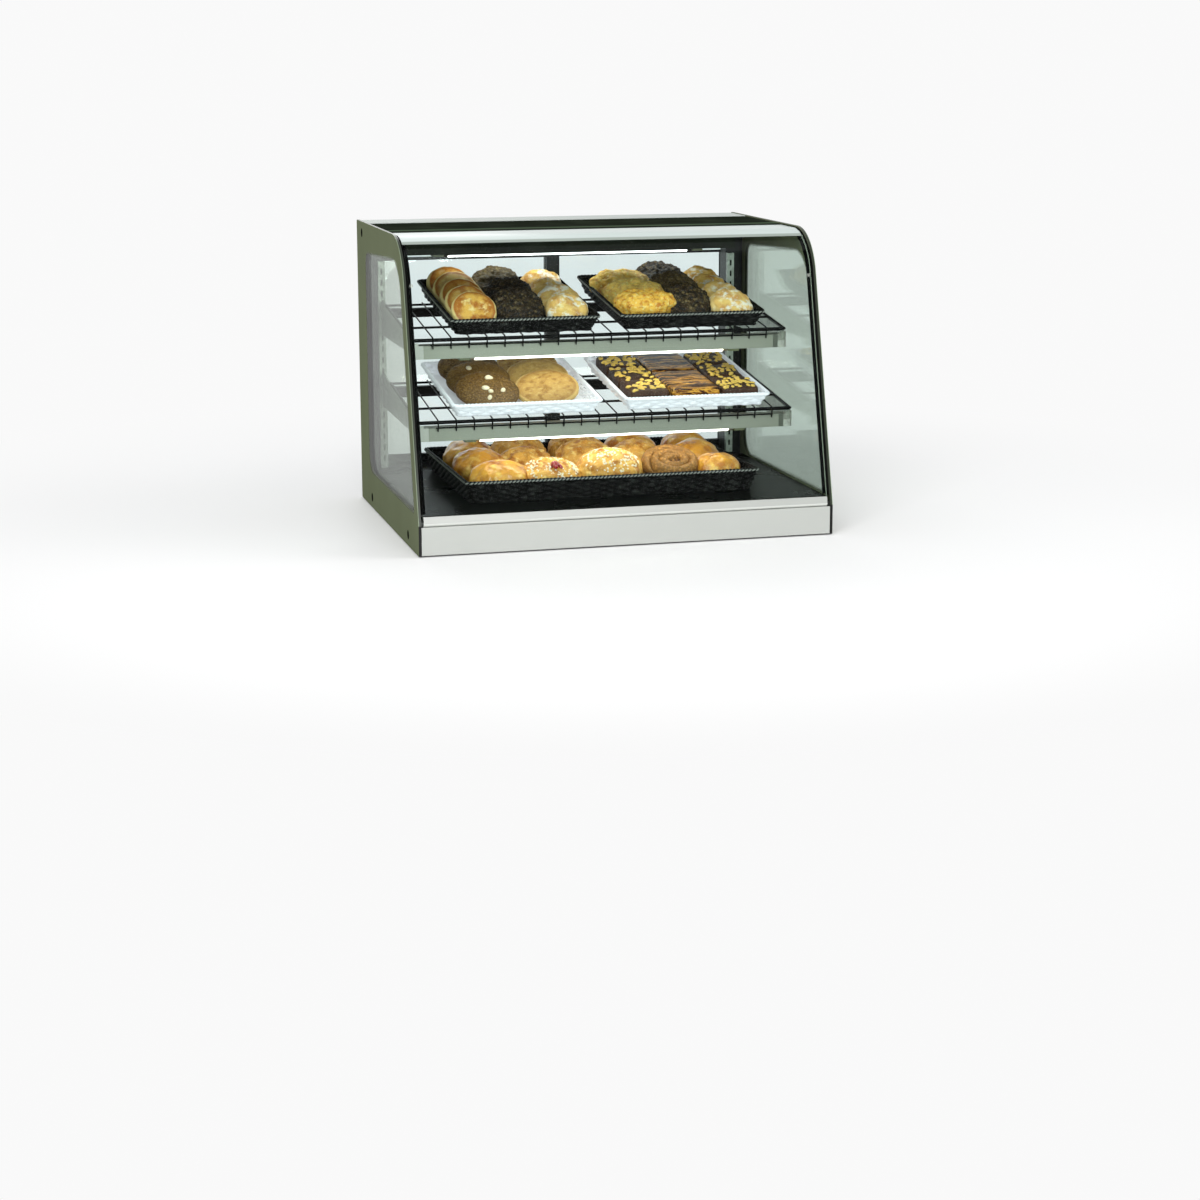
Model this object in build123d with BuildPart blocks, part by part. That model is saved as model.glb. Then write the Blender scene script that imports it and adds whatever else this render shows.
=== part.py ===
from build123d import *
import math
import os

# A curved-glass countertop bakery display case: two glass side panes, a bent front
# glass that tilts forward on pivots, two tilted wire racks on slotted standards,
# three light rails, and two sliding rear doors. All lengths are millimetres.
# +X is to the right, the customer's side faces -Y, +Z is up.
# The origin is the middle of the footprint, on the counter.

os.makedirs("parts", exist_ok=True)

# ---- driving dimensions of the case ----
case_width = 914.4
case_depth = 711.2
case_height = 652.8
side_pane_thickness = 6.0
side_pane_foot = 1.5          # height of the side panes' lower edge above the counter
nose_height = 66.0            # upright part of the front, below the leaning glass
glass_lean = 14.6             # degrees from vertical
bend_radius = 124.0           # outer radius where the front turns into the top

# ---- clearances ----
seat_gap = 0.3                # between pieces that are fitted side by side
slide_gap = 1.0               # each side of a door in its track
cut_over = 10.0               # how far a cutting shape runs past the face it opens
hinge_play = 0.05             # radial play of the front glass pivots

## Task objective
Can you reproduce all the material exactly?

## The output
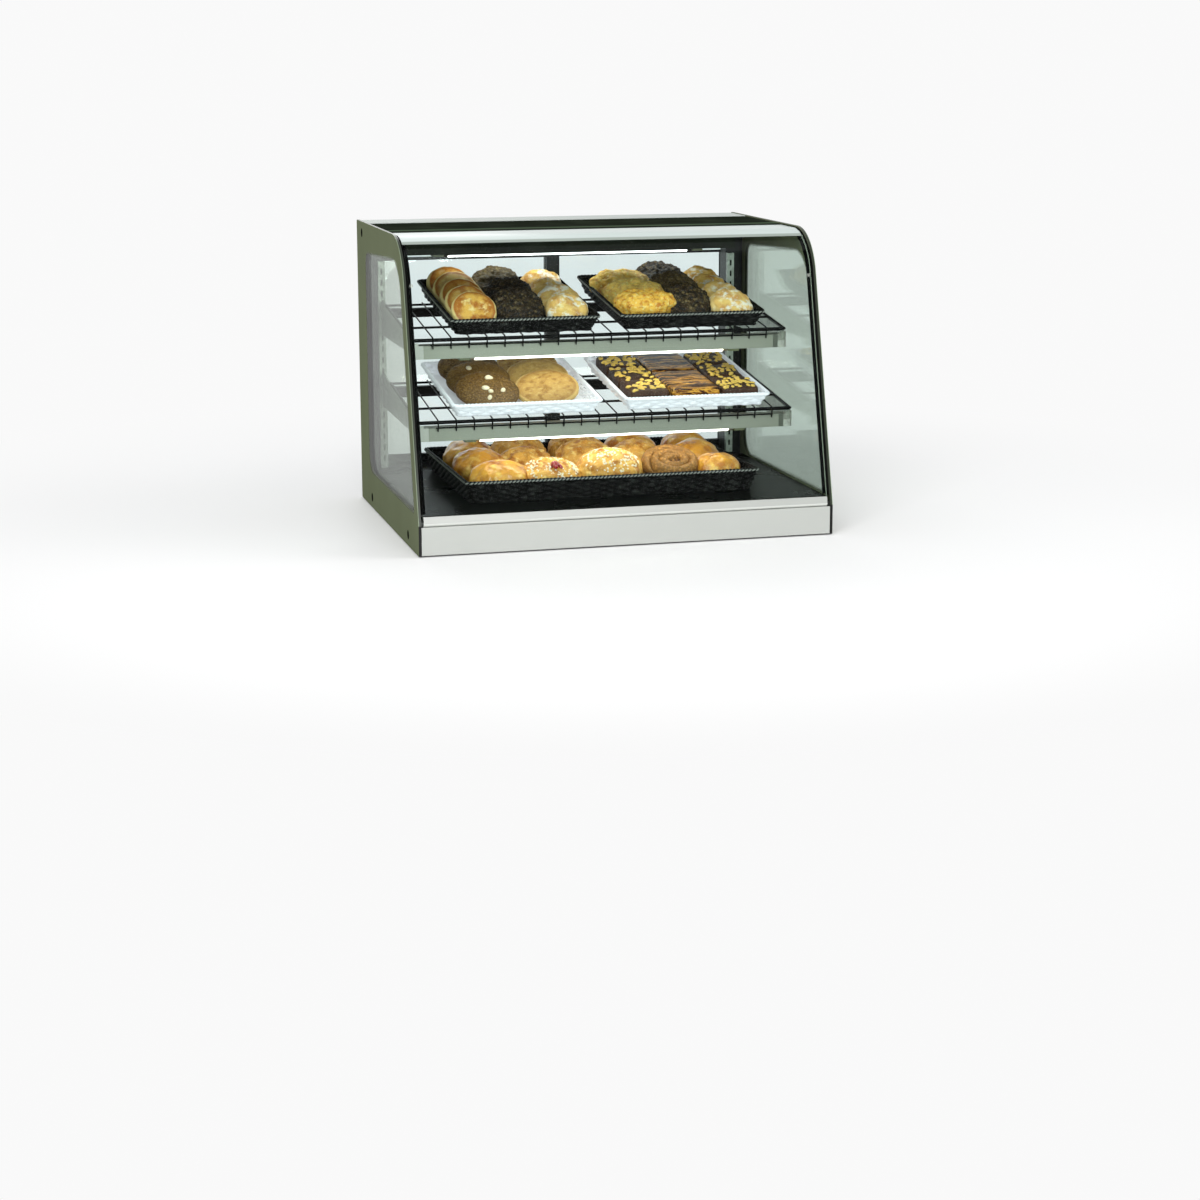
Model this object in build123d with BuildPart blocks, part by part. That model is saved as model.glb. Then write the Blender scene script that imports it and adds whatever else this render shows.
=== part.py ===
from build123d import *
import math
import os

# A curved-glass countertop bakery display case: two glass side panes, a bent front
# glass that tilts forward on pivots, two tilted wire racks on slotted standards,
# three light rails, and two sliding rear doors. All lengths are millimetres.
# +X is to the right, the customer's side faces -Y, +Z is up.
# The origin is the middle of the footprint, on the counter.

os.makedirs("parts", exist_ok=True)

# ---- driving dimensions of the case ----
case_width = 914.4
case_depth = 711.2
case_height = 652.8
side_pane_thickness = 6.0
side_pane_foot = 1.5          # height of the side panes' lower edge above the counter
nose_height = 66.0            # upright part of the front, below the leaning glass
glass_lean = 14.6             # degrees from vertical
bend_radius = 124.0           # outer radius where the front turns into the top

# ---- clearances ----
seat_gap = 0.3                # between pieces that are fitted side by side
slide_gap = 1.0               # each side of a door in its track
cut_over = 10.0               # how far a cutting shape runs past the face it opens
hinge_play = 0.05             # radial play of the front glass pivots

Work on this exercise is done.